Si l'on ajoute que Jozef van Wissem passe pour un compositeur d'avant-garde, étiqueté "minimaliste", tout en restant un luthiste baroque, on comprend mieux l'admiration de nombre de compositeurs minimalistes (non luthistes !) pour la musique baroque. Ce qui relie peut-être le mieux ces deux courants, c'est la tendance à s'appuyer sur une basse continue, ou tout au moins à développer un continuum sur lequel le contrepoint baroque va greffer de nombreux ornements, tandis que le minimalisme travaille avec des motifs ("patterns") et des boucles. Toujours est-il que j'ai été happé par la musique inspirée de Jozef van Wissem : je ne m'y attendais vraiment pas ! Le premier titre - ah oui, des titres d'Inspiré, de Prophète, qui prennent le large, déjà...pensez "The Cool Shade of Eternity", d'un hiératisme sévère, n'est pourtant pas engageant, mais il nous tire de côté, nous force d'écouter les profondeurs de l'instrument. Le luth sonne, avance comme en claudicant, accompagné sur la fin par des ondes électroniques grondantes. Car pour compléter cette belle histoire, il convient d'ajouter que, de temps à autre, Josef van Wissem ajoute des touches électroniques ! Sans excès, toutefois, car n'oublions pas qu'il a déclaré, dans un entretien : « Le luth va à l'encontre de toutes les technologies, de tous les ordinateurs et de toutes les conneries dont vous n'avez pas besoin. » Il joue sur un luth noir créé spécialement pour lui. Une musique parfaitement inactuelle !

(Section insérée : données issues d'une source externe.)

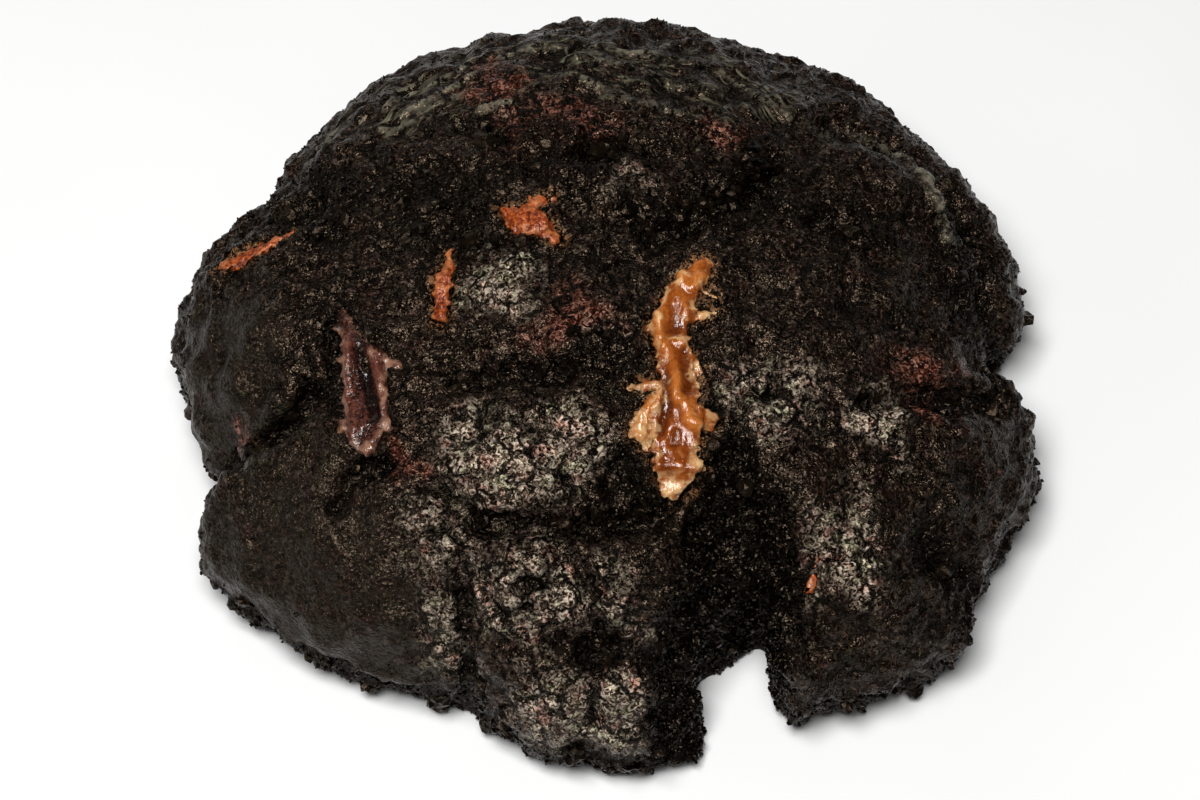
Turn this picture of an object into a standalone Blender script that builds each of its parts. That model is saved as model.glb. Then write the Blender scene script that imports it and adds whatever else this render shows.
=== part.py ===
"""A thick double chocolate chip cookie, nearly black, with milk chocolate chips that show.

Metres, +Z up. The origin is the middle of the underside. -Y is the front, where a piece has
broken away and the crumb shows. The cookie is one solid, and each chip is a solid in its pocket.
"""

import math

import bmesh
import bpy
from mathutils import Vector, noise
from mathutils.bvhtree import BVHTree

MM = 0.001

# The cookie before it is broken: a dome on a rounded rim.
DOME_RADIUS = 50.0 * MM
DOME_HEIGHT = 34.0 * MM
DOME_MIDDLE = Vector((0, -1)) * MM
RIM_HEIGHT = 8.0 * MM  # where the dome is widest
RIM_TUCK = 4.0 * MM  # how far the rim curls in below that
DOME_POWER = 0.9  # 1 is an ellipse, and less is squarer at the shoulder
SUMMIT_SHIFT = Vector((-1.0, 3.0)) * MM

# Lobes and dents of the outline: compass direction in degrees, reach in mm, half-spread in degrees.
OUTLINE_LOBES = (
    ("right rim", 20, 4.5, 14),
    ("right dent", 0, -4.8, 4),
    ("right front", 345, 4.5, 16),
    ("front right", 318, 5.5, 11),
    ("front corner", 278, 1.0, 9),
    ("front left flat", 246, -3.4, 16),
    ("left front lobe", 208, 5.0, 10),
    ("left dent", 196.5, -4.5, 3),
    ("left lobe", 171, 4.2, 12),
    ("left step", 154, -2.8, 5),
    ("back left", 128, 0.4, 16),
    ("back", 88, -0.9, 24),
    ("back right", 47, 3.0, 16),
)

# Broad mounds of the crust: plan place, spread and rise in mm.
MOUNDS = (
    ("left lobe", -42, -1, 8.5, 1.6),
    ("left front slab", -32, -32, 11, 1.8),
    ("middle left", -11, -22, 7.5, 2.2),
    ("middle front", -9, -38, 7, 2.0),
    ("middle front right", 3, -37, 5, 1.6),
    ("front foot", -5, -47, 7, 1.4),
    ("right plate", 27, -6, 13, 1.8),
    ("right front knob", 29, -36, 7, 2.0),
    ("right lobe", 40, -19, 8, 1.6),
    ("back cap", -1, 26, 14, 1.2),
    ("back right", 36, 17, 8, 1.4),
    ("middle back", -2, 12, 5.5, 1.2),
    ("middle", -8, -4, 6.5, 1.3),
)

# Valleys and cracks: plan path, half-width and depth in mm.
VALLEYS = (
    ("left split", ((-53, -17.5), (-45.5, -16.6), (-40.5, -16), (-37.3, -13.9), (-35.5, -12)), 1.8, 4.5),
    ("under the dark chip", ((-31.5, -26.5), (-29.6, -23.5), (-25.7, -22.6)), 1.3, 1.6),
    ("middle crack", ((-17, -14), (-11, -13.2), (-5, -13.4)), 1.6, 1.8),
    ("long valley", ((-19, -27.7), (-14.5, -30), (-7.5, -31.3), (-0.5, -31.5), (9, -30)), 1.9, 2.6),
    ("front crack", ((-16.7, -36), (-15.9, -41.5), (-16.8, -46.5)), 1.5, 2.6),
    ("foot crack", ((-6, -43), (-0.5, -44.2), (4.5, -43)), 1.5, 2.0),
    ("toe crack", ((-1.1, -44.7), (-1.5, -49)), 1.2, 1.6),
    ("knob crack", ((-3.4, -35), (-1.7, -38), (-0.5, -42)), 1.2, 1.6),
    ("back arc", ((6, 5.5), (10.3, 8.2), (16.4, 12), (21, 17)), 2.0, 2.0),
    ("plate edge", ((28, 27), (38, 25), (43.5, 19), (46.5, 11), (49.5, 1)), 2.0, 2.2),
    ("plate split", ((31.5, -14), (40, -12.3), (49, -8.5)), 1.6, 2.6),
    ("beside the dark chip", ((-32.4, -4.5), (-31.6, -15)), 1.3, 1.5),
    ("hollow by the knob", ((22, -33), (24, -37), (24.5, -41)), 1.6, 1.4),
)

# Pits of the crust: plan place, spread and depth in mm.
PITS = (
    ("back pit", -1, 17, 2.4, 1.6),
    ("plate pit", 27, 9, 3.0, 1.2),
    ("left pit", -36.5, 14, 2.6, 1.6),
    ("middle pit", 2, -26, 2.8, 1.4),
    ("right pit", 40.5, -30.5, 3.4, 2.4),
    ("rim pit", 46.5, -4, 2.2, 2.0),
    ("top left pit", -22, 16, 3.0, 1.0),
)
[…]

J'ai été vraiment conquis dès le titre deux, "What Hearts must Bleed, what Tears must Fall", presque quatorze minutes intemporelles. On est suspendu aux notes qui s'égrènent, aux boucles envoûtantes : minimalisme baroque ! Un chant qui vient de si loin, une majesté lumineuse et pourtant sombre, un folk noir en effet, des ritournelles entendues au fond des forêts, près des antres antiques. L'électronique sur la fin du morceau lui donne une aura extraordinaire. Cette musique est incantation ! Le titre trois évoque d'abord une ballade folk, agrémentée d'une draperie électronique ambiante, mais le statisme de la pièce exerce un effet hypnotique. La deuxième partie, qui juxtapose les boucles répétitives avec des variations éblouissantes, est superbe !
À écouter Jozef van Wissem, je me dis qu'il est une sorte de Charlemagne Palestine du luth : il y a du sonneur en lui. Les titres donnés, à résonance chrétienne, renvoient à une conception de la musique comme contribuant à l'Éveil. Loin de divertir, elle est ascèse, concentration, illumination. Les boucles encerclent notre conscience d'auditeur, pour l'amener à savourer les beautés intérieures de l'Instrument-Monde, beautés réservées à ceux qui savent patienter. La solennité de la piste cinq, au titre prophétique, "Your Flesh Will Rise in Glory on the Day of the Future Resurrection" est magnifiée par une électronique qui la cerne d'un bourdon fluctuant de drones. La pièce, appel fervent à la contemplation de la Merveille qui adviendra, devient un immense mantra authentiquement fantastique, fabuleux. Relisant les titres, on s'aperçoit qu'ils dessinent un itinéraire spirituel. L'avant-dernière des sept pièces ne s'intitule-t-elle pas "Enter Into the Joy of Our Lord" ? C'est la plus longue, plus de quatorze minutes. On s'approche lentement, humblement, le luth reste au plus près des notes espacées, avec des silences comme des stations, les frottements des doigts sur les cordes. Qu'on ne s'imagine donc pas une allégresse débordante ! L'homme s'avance, son luth est son rosaire, grain à grain il se dépouille de l'inutile et médite. Seulement alors il est prêt pour "The Adornment", danse inspirée par la Renaissance, d'abord elle-même dans une giration quasi somnambulique, ralentie, puis enrichie d'une parure électronique suave, aux belles ombres.